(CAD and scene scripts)
* Begin *

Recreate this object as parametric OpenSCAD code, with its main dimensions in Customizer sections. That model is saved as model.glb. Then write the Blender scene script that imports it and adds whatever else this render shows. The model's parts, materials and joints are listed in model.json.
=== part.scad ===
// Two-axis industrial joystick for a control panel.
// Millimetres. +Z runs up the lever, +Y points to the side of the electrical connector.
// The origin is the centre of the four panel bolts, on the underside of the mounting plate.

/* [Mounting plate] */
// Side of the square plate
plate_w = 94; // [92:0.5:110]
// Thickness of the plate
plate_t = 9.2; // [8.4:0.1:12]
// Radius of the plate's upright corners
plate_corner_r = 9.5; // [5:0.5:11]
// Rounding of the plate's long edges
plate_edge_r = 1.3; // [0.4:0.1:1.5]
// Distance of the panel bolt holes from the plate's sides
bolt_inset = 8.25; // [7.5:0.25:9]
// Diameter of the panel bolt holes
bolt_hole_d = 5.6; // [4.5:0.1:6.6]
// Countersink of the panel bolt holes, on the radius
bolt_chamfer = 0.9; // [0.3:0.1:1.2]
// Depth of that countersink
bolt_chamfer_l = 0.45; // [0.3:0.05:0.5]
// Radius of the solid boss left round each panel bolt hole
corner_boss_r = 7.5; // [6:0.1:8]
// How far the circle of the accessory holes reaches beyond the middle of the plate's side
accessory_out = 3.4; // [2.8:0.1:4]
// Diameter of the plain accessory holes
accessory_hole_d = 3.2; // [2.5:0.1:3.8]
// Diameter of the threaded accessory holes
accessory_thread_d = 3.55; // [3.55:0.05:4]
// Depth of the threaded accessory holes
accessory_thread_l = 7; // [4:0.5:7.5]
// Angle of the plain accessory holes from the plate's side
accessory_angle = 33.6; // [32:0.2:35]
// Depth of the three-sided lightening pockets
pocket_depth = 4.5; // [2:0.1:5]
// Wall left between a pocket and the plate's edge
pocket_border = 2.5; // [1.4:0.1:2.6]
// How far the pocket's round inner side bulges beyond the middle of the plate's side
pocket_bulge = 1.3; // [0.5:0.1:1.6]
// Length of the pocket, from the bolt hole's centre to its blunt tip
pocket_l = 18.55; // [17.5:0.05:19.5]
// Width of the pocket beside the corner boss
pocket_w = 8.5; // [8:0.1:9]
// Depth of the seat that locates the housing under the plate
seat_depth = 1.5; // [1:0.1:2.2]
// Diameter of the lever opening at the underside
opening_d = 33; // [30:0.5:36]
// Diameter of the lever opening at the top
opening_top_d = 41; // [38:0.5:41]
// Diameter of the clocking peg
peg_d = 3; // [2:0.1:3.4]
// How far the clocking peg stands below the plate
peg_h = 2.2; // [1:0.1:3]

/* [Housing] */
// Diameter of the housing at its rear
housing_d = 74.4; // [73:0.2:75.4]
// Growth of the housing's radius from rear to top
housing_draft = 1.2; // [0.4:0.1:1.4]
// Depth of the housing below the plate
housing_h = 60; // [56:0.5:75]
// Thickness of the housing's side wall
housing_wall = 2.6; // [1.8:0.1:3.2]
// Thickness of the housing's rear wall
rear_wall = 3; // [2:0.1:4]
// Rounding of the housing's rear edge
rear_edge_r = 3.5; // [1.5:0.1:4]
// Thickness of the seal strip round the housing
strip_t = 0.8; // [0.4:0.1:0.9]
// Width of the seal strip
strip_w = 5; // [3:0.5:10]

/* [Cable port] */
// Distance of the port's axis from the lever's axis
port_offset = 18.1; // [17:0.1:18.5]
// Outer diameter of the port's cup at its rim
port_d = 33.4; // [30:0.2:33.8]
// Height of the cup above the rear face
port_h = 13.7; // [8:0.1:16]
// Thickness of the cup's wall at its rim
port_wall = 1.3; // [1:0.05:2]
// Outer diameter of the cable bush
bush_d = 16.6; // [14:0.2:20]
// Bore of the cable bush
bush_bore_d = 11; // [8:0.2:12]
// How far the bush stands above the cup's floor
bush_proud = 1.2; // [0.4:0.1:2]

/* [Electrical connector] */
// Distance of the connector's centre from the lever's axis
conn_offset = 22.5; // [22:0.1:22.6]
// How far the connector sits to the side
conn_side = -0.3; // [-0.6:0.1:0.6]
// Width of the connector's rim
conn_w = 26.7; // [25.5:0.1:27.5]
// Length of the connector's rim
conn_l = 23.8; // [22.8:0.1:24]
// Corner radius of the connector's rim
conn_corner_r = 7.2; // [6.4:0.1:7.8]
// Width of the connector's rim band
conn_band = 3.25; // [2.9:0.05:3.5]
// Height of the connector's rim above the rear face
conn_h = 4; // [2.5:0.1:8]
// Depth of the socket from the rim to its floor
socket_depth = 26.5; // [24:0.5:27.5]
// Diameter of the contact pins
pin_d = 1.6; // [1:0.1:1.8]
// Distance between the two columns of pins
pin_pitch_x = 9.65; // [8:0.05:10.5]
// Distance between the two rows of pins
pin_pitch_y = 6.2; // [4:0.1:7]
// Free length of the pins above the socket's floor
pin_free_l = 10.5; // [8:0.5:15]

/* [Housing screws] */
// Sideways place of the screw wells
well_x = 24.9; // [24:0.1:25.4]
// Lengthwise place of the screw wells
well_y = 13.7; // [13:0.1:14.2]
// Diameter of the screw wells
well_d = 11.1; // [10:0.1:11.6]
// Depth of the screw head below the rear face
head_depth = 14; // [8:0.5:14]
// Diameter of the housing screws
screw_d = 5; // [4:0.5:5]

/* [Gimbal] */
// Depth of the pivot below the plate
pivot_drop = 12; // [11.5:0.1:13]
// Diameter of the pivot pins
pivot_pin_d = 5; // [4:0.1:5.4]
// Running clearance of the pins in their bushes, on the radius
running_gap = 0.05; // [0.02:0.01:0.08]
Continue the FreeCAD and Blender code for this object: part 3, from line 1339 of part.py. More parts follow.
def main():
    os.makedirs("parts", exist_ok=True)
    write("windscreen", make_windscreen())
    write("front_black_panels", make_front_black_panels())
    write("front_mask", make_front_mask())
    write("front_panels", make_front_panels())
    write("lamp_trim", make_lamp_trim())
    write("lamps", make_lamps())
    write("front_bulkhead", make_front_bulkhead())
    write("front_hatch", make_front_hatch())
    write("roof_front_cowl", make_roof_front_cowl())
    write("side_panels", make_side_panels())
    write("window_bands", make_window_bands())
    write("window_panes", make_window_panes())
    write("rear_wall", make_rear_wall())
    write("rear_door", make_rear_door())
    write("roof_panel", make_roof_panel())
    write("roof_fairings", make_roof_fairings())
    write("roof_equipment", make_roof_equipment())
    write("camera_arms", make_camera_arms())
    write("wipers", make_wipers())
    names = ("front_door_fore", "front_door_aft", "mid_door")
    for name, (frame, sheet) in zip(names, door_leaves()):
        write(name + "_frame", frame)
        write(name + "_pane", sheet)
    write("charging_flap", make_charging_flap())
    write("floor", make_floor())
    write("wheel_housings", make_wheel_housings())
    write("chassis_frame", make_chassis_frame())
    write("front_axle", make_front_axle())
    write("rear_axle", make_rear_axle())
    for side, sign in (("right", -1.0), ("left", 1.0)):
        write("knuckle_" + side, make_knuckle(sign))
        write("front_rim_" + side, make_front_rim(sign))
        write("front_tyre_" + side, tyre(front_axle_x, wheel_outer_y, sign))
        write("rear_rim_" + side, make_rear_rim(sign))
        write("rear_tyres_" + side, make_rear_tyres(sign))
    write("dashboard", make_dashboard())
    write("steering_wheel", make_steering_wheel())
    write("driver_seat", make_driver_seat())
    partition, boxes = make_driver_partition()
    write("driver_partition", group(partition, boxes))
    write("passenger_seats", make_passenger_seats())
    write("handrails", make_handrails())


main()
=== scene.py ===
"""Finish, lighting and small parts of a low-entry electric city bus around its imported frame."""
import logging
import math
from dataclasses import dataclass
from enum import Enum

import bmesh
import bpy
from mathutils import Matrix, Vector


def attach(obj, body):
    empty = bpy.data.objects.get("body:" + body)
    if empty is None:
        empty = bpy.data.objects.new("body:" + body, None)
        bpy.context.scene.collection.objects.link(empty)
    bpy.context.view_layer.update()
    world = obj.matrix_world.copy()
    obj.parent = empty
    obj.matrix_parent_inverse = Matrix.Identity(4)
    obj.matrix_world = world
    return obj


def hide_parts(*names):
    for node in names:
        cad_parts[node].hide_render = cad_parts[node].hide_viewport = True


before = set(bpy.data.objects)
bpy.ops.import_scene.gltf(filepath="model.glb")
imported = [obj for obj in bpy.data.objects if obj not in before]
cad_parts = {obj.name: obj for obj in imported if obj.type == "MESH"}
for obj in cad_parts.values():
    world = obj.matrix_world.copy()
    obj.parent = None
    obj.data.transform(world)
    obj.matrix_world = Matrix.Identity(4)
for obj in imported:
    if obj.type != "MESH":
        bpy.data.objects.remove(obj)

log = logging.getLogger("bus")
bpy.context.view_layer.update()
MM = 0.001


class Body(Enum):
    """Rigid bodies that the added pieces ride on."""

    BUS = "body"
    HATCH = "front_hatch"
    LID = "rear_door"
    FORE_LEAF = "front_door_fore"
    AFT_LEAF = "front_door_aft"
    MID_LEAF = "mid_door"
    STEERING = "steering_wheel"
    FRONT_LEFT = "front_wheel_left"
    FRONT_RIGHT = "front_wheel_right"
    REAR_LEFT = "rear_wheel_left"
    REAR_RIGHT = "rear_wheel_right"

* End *

INSTRUCTIONS TO FOLLOW:
Search the listing above for the string "None". Copy every line that contains it.

RESULT FOR THIS TASK:
    if empty is None:
        empty = bpy.data.objects.new("body:" + body, None)
    obj.parent = None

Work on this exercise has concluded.